The LSU administration has been trying to silence van Heerden ever since he began criticizing the Corps after Katrina hit in August 2005. In 2006 he published a book critical of the Corps, The Storm: What Went Wrong and Why during Hurricane Katrina – the Inside Story from One Louisiana Scientist. In the book he described how the LSU administration had already tried to silence him. The New York Times ran a feature story in 2006 about that claim, after which LSU's vice chancellor for communications, Michael Ruffner, wrotea letter published in the Times arguing that van Heerden was unqualified to comment on the Corps's work because "he is trained in geology and botany, not civil engineering."

 

Nevertheless Van Heerden had been appointed head of the official state of Louisiana forensic investigation of the levee problems.
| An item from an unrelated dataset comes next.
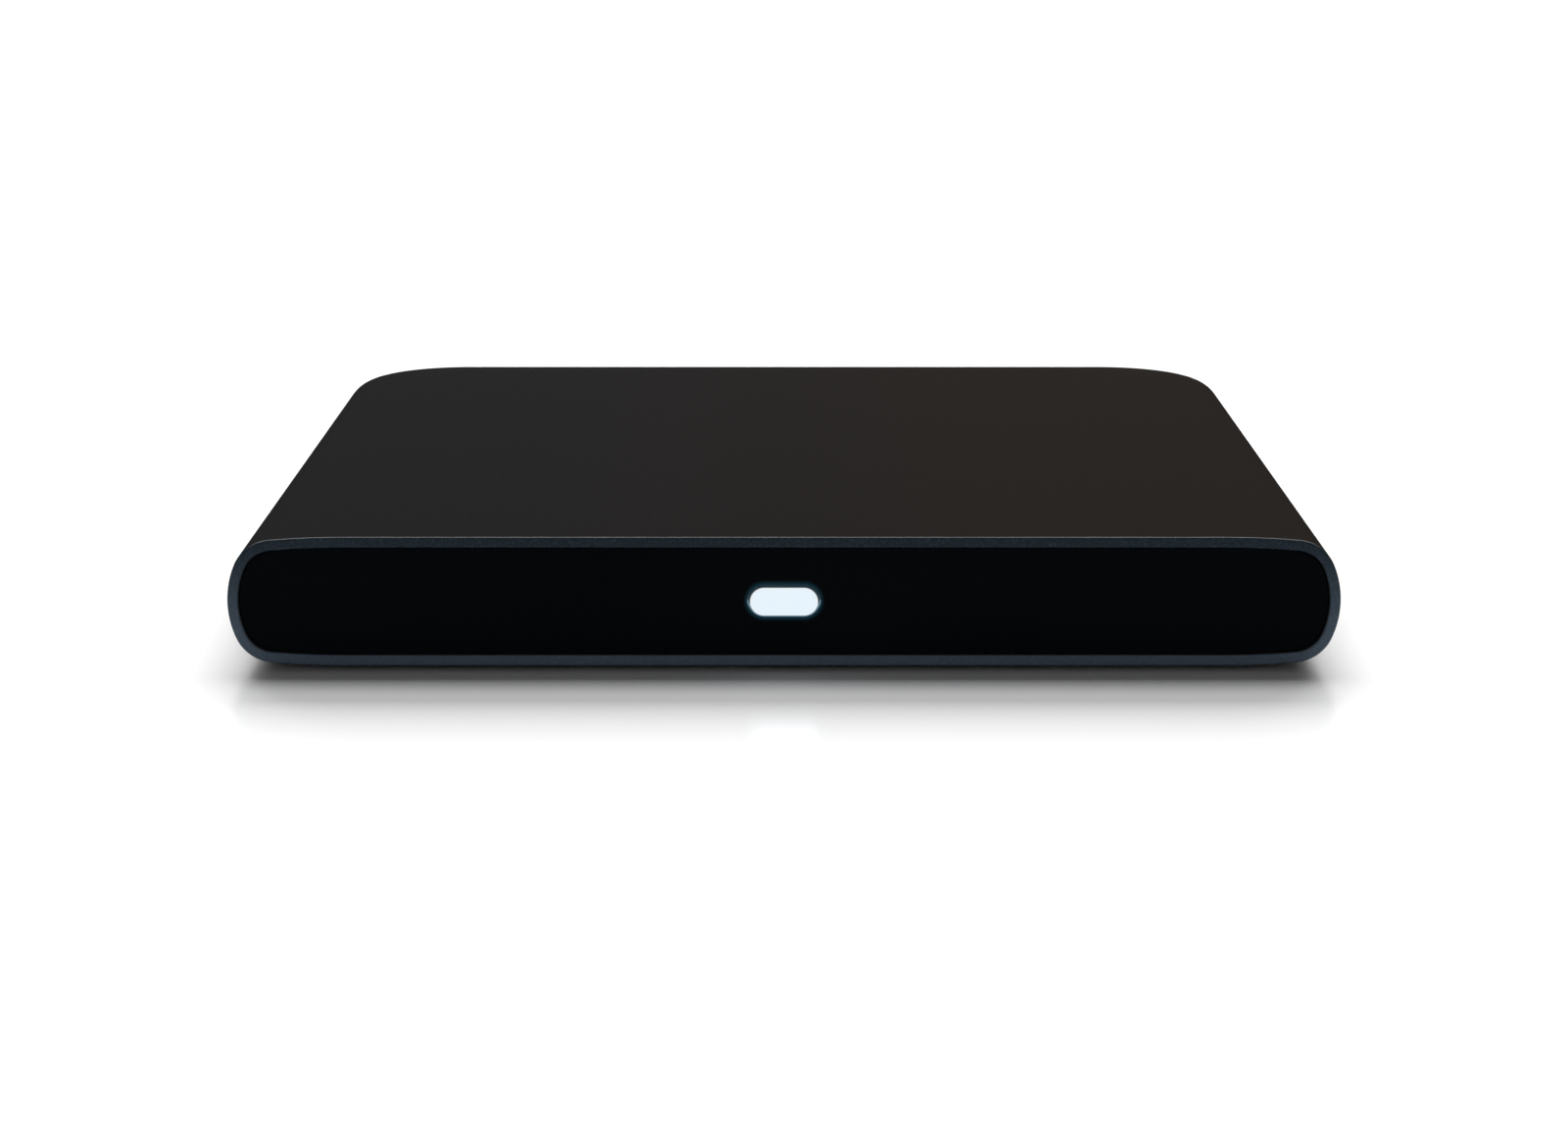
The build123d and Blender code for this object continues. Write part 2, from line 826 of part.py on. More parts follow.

That panel's conclusions about the failures of the Corps paralleled those of other scientific panels, including one from the National Science Foundation.

 

After van Heerden's book was published, according to the Times-Picayune, LSU made new attempts to silence him by changing his appointment from an academic position to a research one, which prevented him from teaching classes. LSU officials told him the reclassification also "prohibited him from making public appearances or working with government agencies," the Times-Picayune reported, but the school's administrators "backed off" after he told them his grants required him to "interact" with government officials.

 

O'Keefe left LSU in 2008 but the school's senior administration is still committed to his policies, at least in regard to van Heerden.

 

In the upcoming trial, scheduled to start in federal court April 20, Judge Stanwood Duval will rule on a claim by six homeowners that the Corps failed to heed environmental laws in building and maintaining the Mississippi River-Gulf Outlet, a shortcut for large ships between New Orleans and the Gulf of Mexico, which led to the catastrophic flooding of New Orleans during Katrina. The Corps recently announced it was closing the Outlet as a shipping channel. A second trial will begin shortly after that – a massive class action suit seeking hundreds of millions in damages from the Corps.

 

Although LSU has officially blocked Van Heerden from testifying as an "expert witness," he says he can still testify as a "fact witness" in the trials.